◆ Entries shown
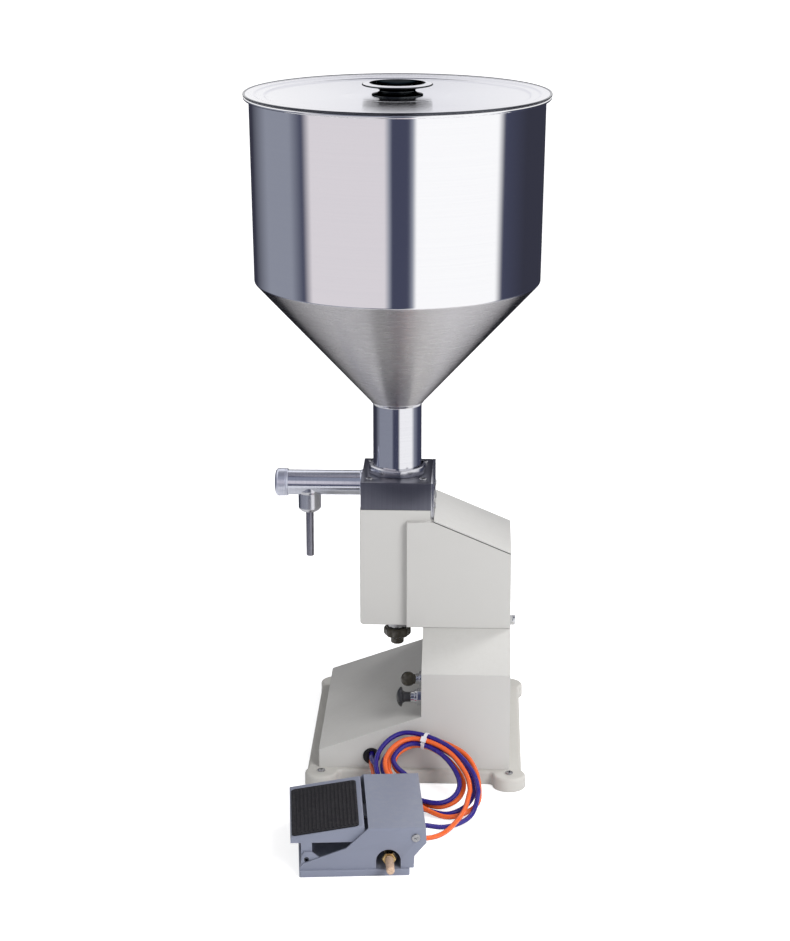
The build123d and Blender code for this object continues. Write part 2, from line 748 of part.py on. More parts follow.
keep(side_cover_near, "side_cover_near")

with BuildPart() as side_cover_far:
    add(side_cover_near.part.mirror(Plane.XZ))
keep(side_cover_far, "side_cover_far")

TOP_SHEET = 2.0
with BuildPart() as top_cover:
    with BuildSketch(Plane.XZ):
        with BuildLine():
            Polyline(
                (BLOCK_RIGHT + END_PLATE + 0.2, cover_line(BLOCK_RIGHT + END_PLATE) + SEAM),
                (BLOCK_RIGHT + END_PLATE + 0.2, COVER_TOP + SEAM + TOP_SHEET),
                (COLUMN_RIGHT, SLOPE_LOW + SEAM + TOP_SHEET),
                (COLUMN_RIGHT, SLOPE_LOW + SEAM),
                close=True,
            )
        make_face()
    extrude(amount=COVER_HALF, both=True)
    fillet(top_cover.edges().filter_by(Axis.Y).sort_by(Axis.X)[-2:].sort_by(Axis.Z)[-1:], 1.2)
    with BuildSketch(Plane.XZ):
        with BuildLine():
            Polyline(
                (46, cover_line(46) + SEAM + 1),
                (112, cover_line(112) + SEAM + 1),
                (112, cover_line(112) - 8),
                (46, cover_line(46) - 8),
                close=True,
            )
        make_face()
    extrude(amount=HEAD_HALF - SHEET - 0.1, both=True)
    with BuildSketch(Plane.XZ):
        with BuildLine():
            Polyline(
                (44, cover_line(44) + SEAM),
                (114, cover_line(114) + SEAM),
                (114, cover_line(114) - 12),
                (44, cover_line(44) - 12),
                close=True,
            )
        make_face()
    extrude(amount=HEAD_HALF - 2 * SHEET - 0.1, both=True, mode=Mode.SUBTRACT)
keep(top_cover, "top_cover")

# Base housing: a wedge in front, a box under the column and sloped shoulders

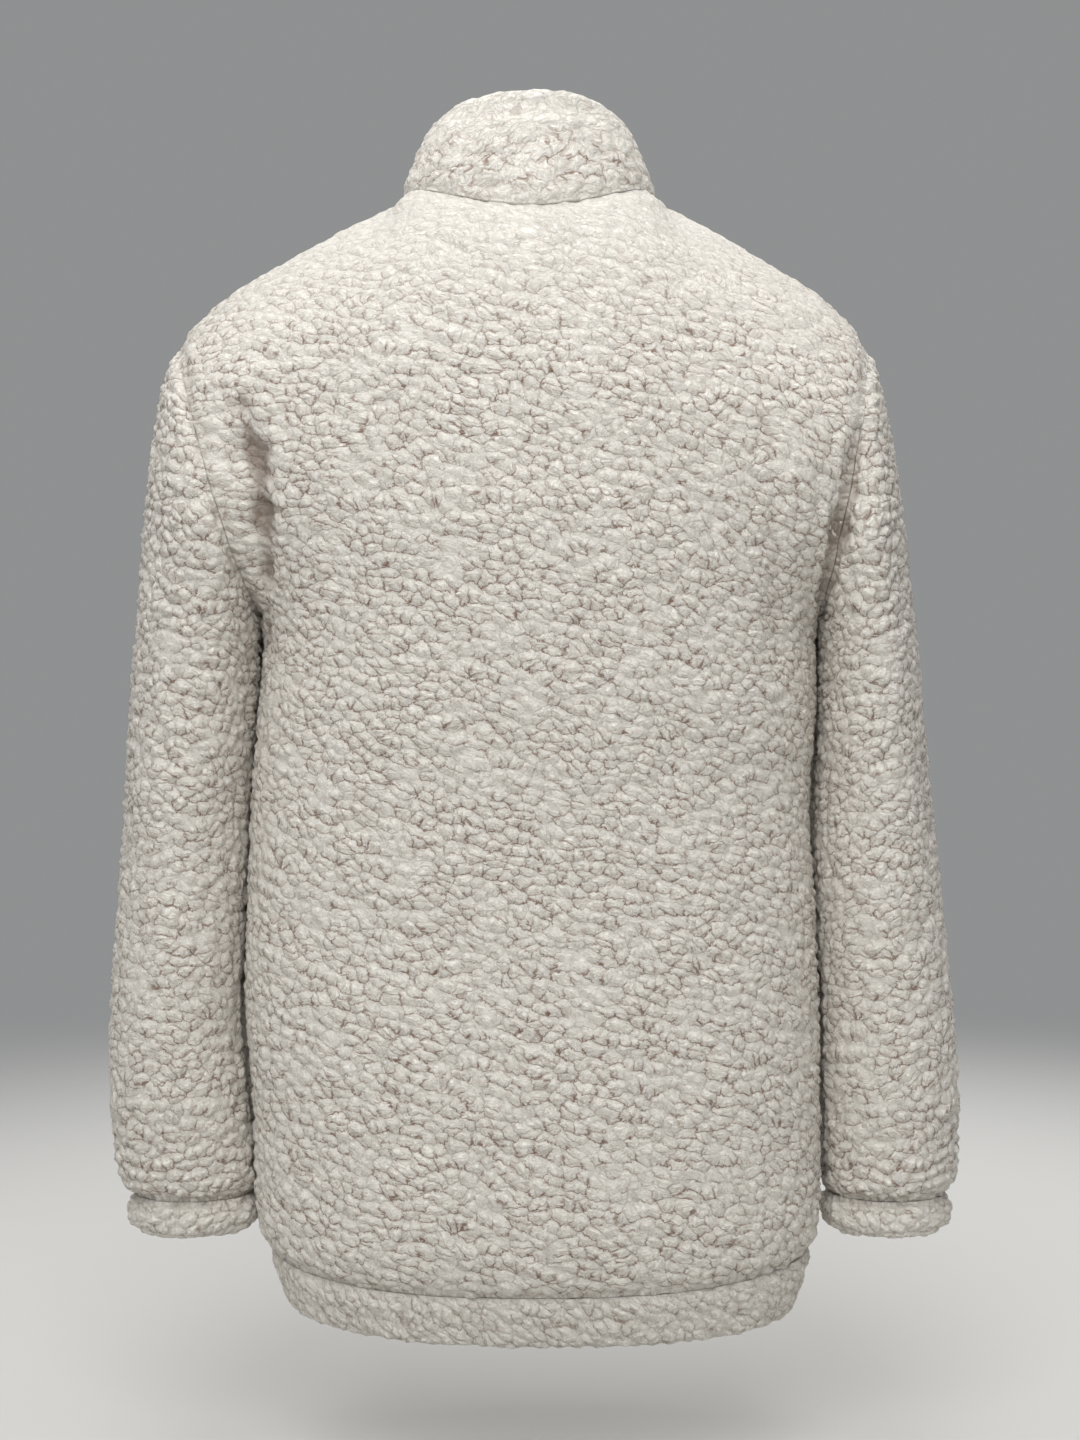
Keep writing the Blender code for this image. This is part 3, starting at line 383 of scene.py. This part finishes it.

◆ Objective
Extract the full set of entries word for word.

◆ Result for this exercise
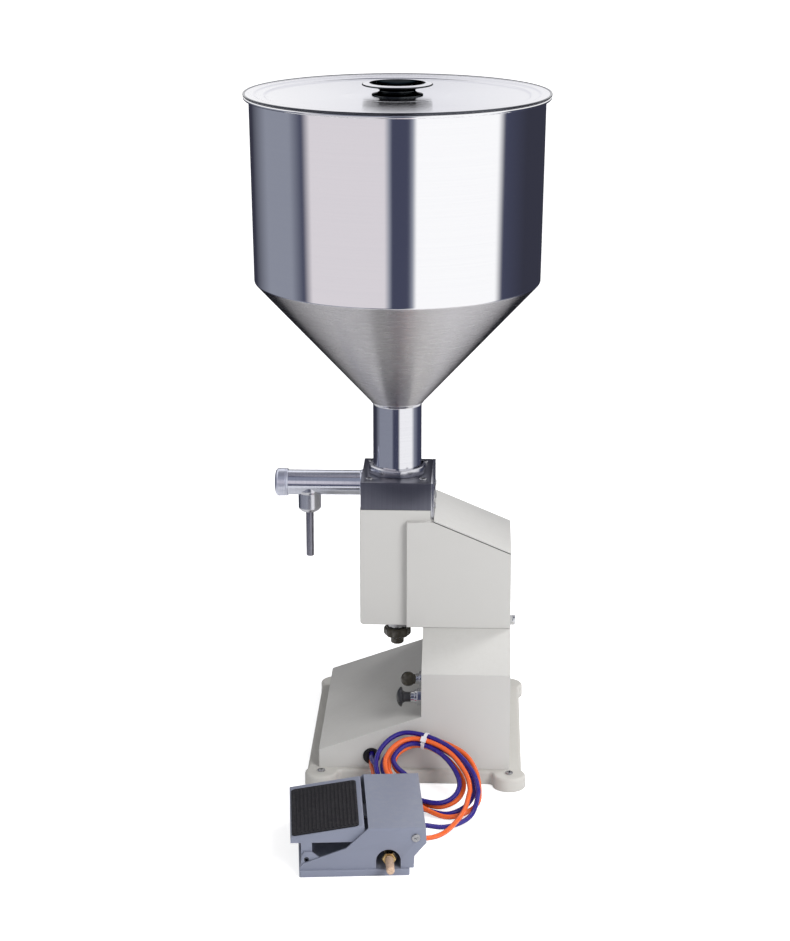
The build123d and Blender code for this object continues. Write part 2, from line 748 of part.py on. More parts follow.
keep(side_cover_near, "side_cover_near")

with BuildPart() as side_cover_far:
    add(side_cover_near.part.mirror(Plane.XZ))
keep(side_cover_far, "side_cover_far")

TOP_SHEET = 2.0
with BuildPart() as top_cover:
    with BuildSketch(Plane.XZ):
        with BuildLine():
            Polyline(
                (BLOCK_RIGHT + END_PLATE + 0.2, cover_line(BLOCK_RIGHT + END_PLATE) + SEAM),
                (BLOCK_RIGHT + END_PLATE + 0.2, COVER_TOP + SEAM + TOP_SHEET),
                (COLUMN_RIGHT, SLOPE_LOW + SEAM + TOP_SHEET),
                (COLUMN_RIGHT, SLOPE_LOW + SEAM),
                close=True,
            )
        make_face()
    extrude(amount=COVER_HALF, both=True)
    fillet(top_cover.edges().filter_by(Axis.Y).sort_by(Axis.X)[-2:].sort_by(Axis.Z)[-1:], 1.2)
    with BuildSketch(Plane.XZ):
        with BuildLine():
            Polyline(
                (46, cover_line(46) + SEAM + 1),
                (112, cover_line(112) + SEAM + 1),
                (112, cover_line(112) - 8),
                (46, cover_line(46) - 8),
                close=True,
            )
        make_face()
    extrude(amount=HEAD_HALF - SHEET - 0.1, both=True)
    with BuildSketch(Plane.XZ):
        with BuildLine():
            Polyline(
                (44, cover_line(44) + SEAM),
                (114, cover_line(114) + SEAM),
                (114, cover_line(114) - 12),
                (44, cover_line(44) - 12),
                close=True,
            )
        make_face()
    extrude(amount=HEAD_HALF - 2 * SHEET - 0.1, both=True, mode=Mode.SUBTRACT)
keep(top_cover, "top_cover")

# Base housing: a wedge in front, a box under the column and sloped shoulders

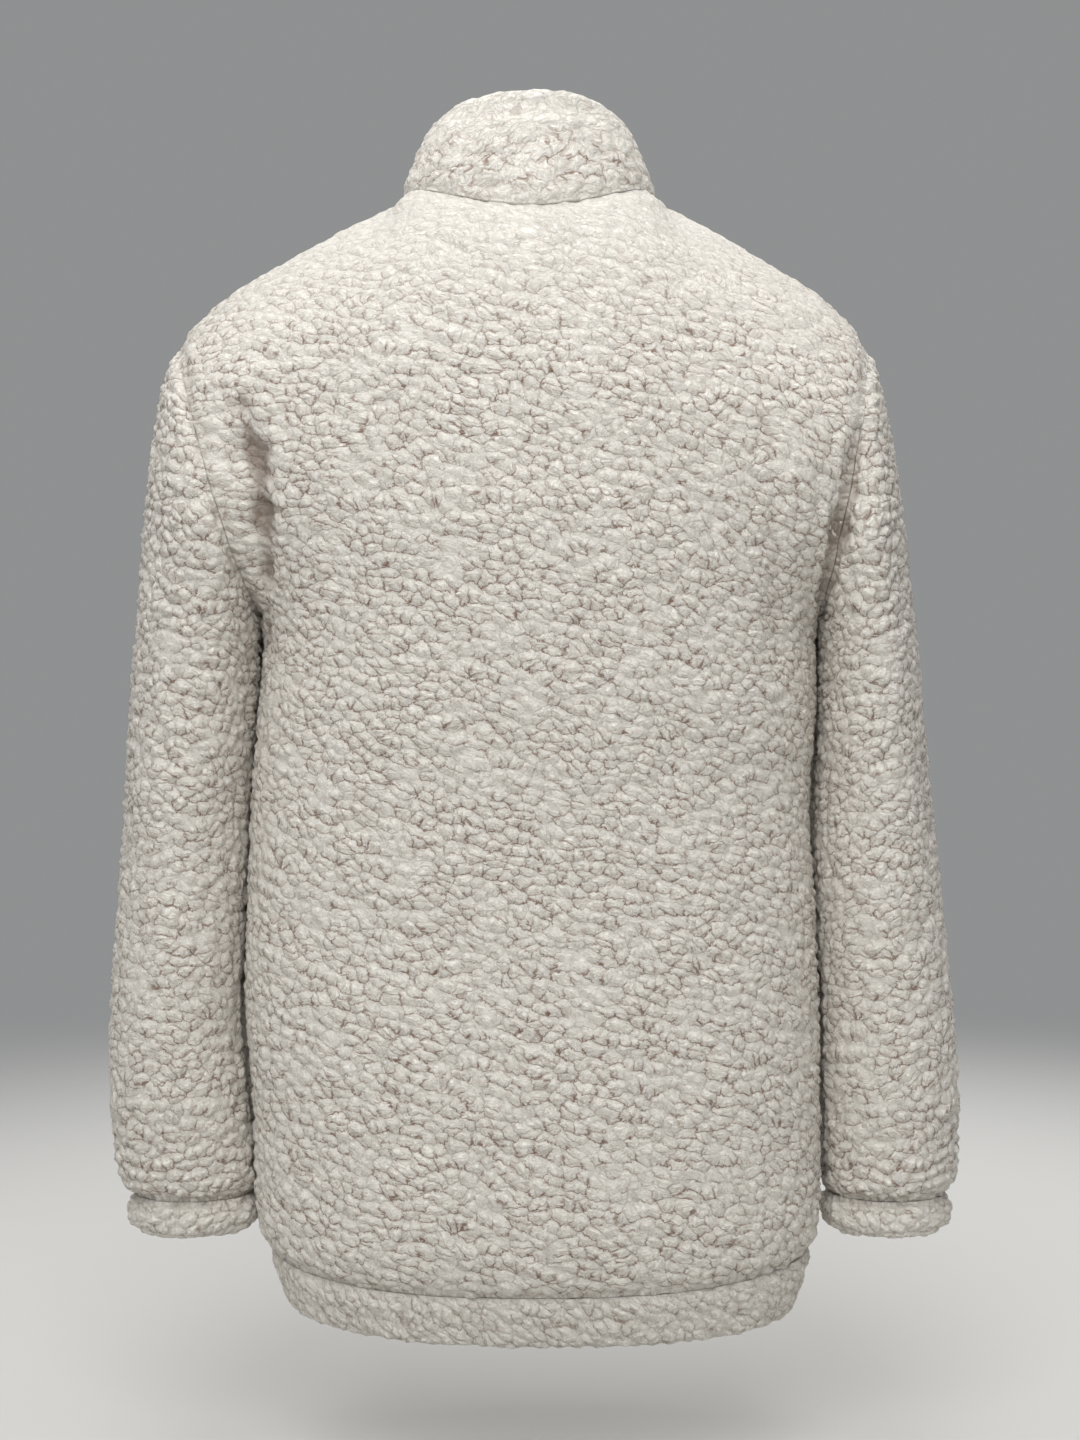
Keep writing the Blender code for this image. This is part 3, starting at line 383 of scene.py. This part finishes it.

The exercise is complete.